Lo confesso, dietro la volgarità del tutto fa capolino quel fenomeno di eleganza e bon ton della Daniela Garnero, già coniugata Santanchè: la penultima persona cui avrei affidato il dicastero del turismo in Italia. La scelta, che penalizza ulteriormente un’immagine turistica che, anziché puntare all’eccellenza, la butta sulle pizze e i centurioni del Colosseo, è stata, come è giusto, abbondantemente criticata: legare l’Italia ad un’immagine stereotipata, a metà tra la Bersagliera e la Ferragni, è un’operazione veramente fastidiosa, tanto esteticamente quanto, diciamo così, a finalità commerciali.

Tanto è vero che la campagna era stata sospesa ancora in culla, tanto era strategica e decisiva, con buona pace di tutti, tranne forse che dei diretti responsabili, che la credevano un capolavoro di comunicazione. Ma le vie della Garnero, già coniugata Santanchè, sono infinite: così la prorompente Venere, riveduta e gonfiata, ricompare sui giornali e nei video, a turbare i sonni di critici d’arte e galleristi, professori e semplici amanti del bello. Casualmente, ricompare solo dopo la domanda per niente maliziosa della Corte dei Conti, del tipo com’è che questa spesa ha già spento l’interruttore?
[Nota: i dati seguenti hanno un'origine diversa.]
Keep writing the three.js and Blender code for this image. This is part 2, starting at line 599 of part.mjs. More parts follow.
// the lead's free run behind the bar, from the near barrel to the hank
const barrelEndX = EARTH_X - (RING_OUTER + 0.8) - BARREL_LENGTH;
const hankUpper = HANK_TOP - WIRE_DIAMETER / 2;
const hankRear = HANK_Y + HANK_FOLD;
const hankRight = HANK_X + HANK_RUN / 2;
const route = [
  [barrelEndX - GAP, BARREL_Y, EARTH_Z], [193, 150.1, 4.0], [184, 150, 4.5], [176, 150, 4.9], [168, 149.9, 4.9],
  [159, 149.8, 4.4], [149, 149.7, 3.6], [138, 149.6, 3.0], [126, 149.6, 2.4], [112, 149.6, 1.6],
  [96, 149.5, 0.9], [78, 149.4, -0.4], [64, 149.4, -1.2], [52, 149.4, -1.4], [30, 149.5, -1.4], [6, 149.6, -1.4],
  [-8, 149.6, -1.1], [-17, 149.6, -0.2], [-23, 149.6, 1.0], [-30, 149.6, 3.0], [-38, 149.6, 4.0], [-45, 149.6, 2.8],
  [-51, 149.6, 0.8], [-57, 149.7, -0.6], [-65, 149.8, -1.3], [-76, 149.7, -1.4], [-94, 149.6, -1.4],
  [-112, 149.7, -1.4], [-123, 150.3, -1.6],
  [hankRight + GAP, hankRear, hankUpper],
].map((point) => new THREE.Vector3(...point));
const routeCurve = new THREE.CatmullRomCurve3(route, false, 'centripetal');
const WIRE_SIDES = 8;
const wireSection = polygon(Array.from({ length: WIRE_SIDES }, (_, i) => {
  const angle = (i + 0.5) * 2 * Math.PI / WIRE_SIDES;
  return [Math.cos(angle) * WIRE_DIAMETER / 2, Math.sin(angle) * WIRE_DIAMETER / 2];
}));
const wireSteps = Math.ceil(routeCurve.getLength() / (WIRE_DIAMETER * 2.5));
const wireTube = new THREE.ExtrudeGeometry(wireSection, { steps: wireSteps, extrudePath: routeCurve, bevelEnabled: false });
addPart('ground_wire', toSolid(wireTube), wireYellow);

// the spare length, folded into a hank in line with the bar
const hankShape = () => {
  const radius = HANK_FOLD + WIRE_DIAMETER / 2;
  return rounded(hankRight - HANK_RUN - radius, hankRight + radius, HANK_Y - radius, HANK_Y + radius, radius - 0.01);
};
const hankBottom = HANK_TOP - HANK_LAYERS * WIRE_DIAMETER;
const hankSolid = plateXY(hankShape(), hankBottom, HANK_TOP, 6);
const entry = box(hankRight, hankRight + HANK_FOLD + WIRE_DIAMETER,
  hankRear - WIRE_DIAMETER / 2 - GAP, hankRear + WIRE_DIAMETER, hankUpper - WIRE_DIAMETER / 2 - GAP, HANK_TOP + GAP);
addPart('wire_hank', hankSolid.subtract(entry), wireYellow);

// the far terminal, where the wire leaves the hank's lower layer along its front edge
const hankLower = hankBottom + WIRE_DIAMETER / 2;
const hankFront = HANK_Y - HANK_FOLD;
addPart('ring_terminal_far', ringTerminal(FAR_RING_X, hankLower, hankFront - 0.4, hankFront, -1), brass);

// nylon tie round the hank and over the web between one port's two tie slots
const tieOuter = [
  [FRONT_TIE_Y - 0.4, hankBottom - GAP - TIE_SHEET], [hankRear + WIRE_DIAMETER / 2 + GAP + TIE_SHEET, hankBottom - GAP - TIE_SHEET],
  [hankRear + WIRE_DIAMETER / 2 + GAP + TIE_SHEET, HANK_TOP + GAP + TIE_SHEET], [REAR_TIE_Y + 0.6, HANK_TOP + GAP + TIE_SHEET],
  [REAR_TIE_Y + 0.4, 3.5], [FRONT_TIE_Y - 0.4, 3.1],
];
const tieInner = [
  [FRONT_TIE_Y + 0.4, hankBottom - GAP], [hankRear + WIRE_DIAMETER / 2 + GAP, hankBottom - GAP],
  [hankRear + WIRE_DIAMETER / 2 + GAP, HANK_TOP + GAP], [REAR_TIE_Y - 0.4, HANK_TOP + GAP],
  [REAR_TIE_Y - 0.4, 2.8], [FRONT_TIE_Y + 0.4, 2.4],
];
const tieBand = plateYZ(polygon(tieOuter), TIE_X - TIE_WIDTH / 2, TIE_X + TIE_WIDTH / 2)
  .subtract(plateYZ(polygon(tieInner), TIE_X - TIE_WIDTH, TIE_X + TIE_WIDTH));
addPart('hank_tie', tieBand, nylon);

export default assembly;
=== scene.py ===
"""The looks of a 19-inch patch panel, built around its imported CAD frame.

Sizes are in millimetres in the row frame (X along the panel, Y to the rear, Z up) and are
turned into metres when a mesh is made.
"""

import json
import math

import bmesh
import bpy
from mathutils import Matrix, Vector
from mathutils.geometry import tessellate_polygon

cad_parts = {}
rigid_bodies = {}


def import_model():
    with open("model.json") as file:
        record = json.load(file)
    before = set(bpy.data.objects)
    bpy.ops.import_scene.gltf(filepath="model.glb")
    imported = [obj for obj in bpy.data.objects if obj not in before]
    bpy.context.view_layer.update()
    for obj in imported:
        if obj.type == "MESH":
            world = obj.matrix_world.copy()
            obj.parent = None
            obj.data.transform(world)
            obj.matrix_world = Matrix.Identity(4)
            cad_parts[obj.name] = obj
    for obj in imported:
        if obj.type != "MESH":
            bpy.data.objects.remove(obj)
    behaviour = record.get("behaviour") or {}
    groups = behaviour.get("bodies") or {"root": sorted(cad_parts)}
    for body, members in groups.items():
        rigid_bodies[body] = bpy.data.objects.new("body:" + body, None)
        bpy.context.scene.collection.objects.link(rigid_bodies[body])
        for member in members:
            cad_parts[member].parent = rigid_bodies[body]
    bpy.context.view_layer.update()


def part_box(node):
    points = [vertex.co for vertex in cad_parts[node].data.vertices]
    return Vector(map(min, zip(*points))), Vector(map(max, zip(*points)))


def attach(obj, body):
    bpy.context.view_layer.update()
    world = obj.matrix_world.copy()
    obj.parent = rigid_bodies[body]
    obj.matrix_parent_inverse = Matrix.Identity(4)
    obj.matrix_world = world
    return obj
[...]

Perché, se una cosa fa schifo, state pur certi che, da noi, prima di morire infesterà ogni buco: siamo il Paese della bellezza, eppure in nessun posto come in Italia la bruttezza la fa da padrona. E il brutto di questo grottesco ircocervo non è soltanto un fatto da chirurgo estetico: una specie di operazione da Dr. Frankenstein, per creare una creatura metà capolavoro e metà tamarra. No, il brutto risiede nell’individuare il target di questo messaggio: il brutto è rivolgersi alla gente col linguaggio dei peggiori, dei più tristi, di coloro che, in definitiva, hanno creato il modello Italia, fatto di gondolieri che cantano in napoletano e di scugnizzi in cerca di mance, per le strade di Milano. Un’Italia vista attraverso il filtro della peggiore Hollywood, la stessa degli indiani cattivi e degli omini verdi.
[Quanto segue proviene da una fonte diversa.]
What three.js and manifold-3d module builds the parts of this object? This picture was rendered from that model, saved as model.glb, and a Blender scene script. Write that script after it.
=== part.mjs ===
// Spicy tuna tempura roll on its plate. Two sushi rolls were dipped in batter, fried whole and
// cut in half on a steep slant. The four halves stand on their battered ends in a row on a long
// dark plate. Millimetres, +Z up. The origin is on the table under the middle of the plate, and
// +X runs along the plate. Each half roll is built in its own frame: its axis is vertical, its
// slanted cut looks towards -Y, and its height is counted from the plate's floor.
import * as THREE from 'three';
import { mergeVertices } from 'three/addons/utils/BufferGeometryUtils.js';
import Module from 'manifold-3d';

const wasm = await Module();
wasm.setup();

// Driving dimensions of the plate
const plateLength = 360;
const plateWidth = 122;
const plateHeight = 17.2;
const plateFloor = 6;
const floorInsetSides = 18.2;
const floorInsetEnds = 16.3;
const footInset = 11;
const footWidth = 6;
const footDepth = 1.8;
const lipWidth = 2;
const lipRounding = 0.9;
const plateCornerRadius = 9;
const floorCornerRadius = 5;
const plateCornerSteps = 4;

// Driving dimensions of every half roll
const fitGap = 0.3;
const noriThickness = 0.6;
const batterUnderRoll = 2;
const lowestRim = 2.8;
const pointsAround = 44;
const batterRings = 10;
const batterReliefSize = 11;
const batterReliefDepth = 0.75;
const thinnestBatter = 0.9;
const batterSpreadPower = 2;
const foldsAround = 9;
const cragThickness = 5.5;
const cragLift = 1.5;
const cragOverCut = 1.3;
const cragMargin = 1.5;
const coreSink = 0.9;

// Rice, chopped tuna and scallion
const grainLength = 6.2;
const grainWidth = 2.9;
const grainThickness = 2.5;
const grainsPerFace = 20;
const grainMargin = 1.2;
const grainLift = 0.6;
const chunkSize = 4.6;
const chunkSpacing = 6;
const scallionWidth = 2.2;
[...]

Che è, evidentemente, la matrice culturale di chi ha ideato e messo in campo questa bella trovata della Venere Ferragni. E, infine, tutto questo è anche la dimostrazione che la peggiocrazia non muore: anzi, prospera. Non importa se un’iniziativa susciti una montagna di critiche: se è fortemente voluta da certe persone, da certi poteri, si affermerà, contro tutto e contro tutti. Perché l’Italia è una tirannia, non una democrazia. Una tirannia fatta di tanti tirannelli, dispotici e volgari. Questo andrebbe spiegato al turista che arriva da noi, come prima cosa: così, capirebbe la ragione di ciò che vede e che, altrimenti, non riuscirebbe a spiegarsi. Ma capisco bene che sarebbe un po’ complicato…

Un pensiero su “OPEN TO MERAVIGLIA, LA PIU’ SUBLIME STORIA ITALIANA

  1. Cristina Dongiovanni dice:

    Lasciando posato il pensiero sulle lettere, che mi pare un tantino complesso, credo che la deriva “populista” (termine che odio) sia effettivamente autocratica e purtroppo quasi irrefrenabile. Bisognerebbe smuovere il sistema, provocare un terremoto ideologico profondo e deciso per riuscire almeno a rallentare il meccanismo che strizza l’occhio a tutto ciò che è basso e ingurgitabile a basso costo cerebrale. Possiamo cercare almeno di “spuntare” le armi grottesche che qualche scellerata personalità di “spessore” riesce a mettere sul terreno della guerra più importante a cui siamo chiamati, quella contro la mediocrità e la bassezza culturale. Prima di tutto dovremmo capire che certa posizione fa comodo a chi ci gestisce.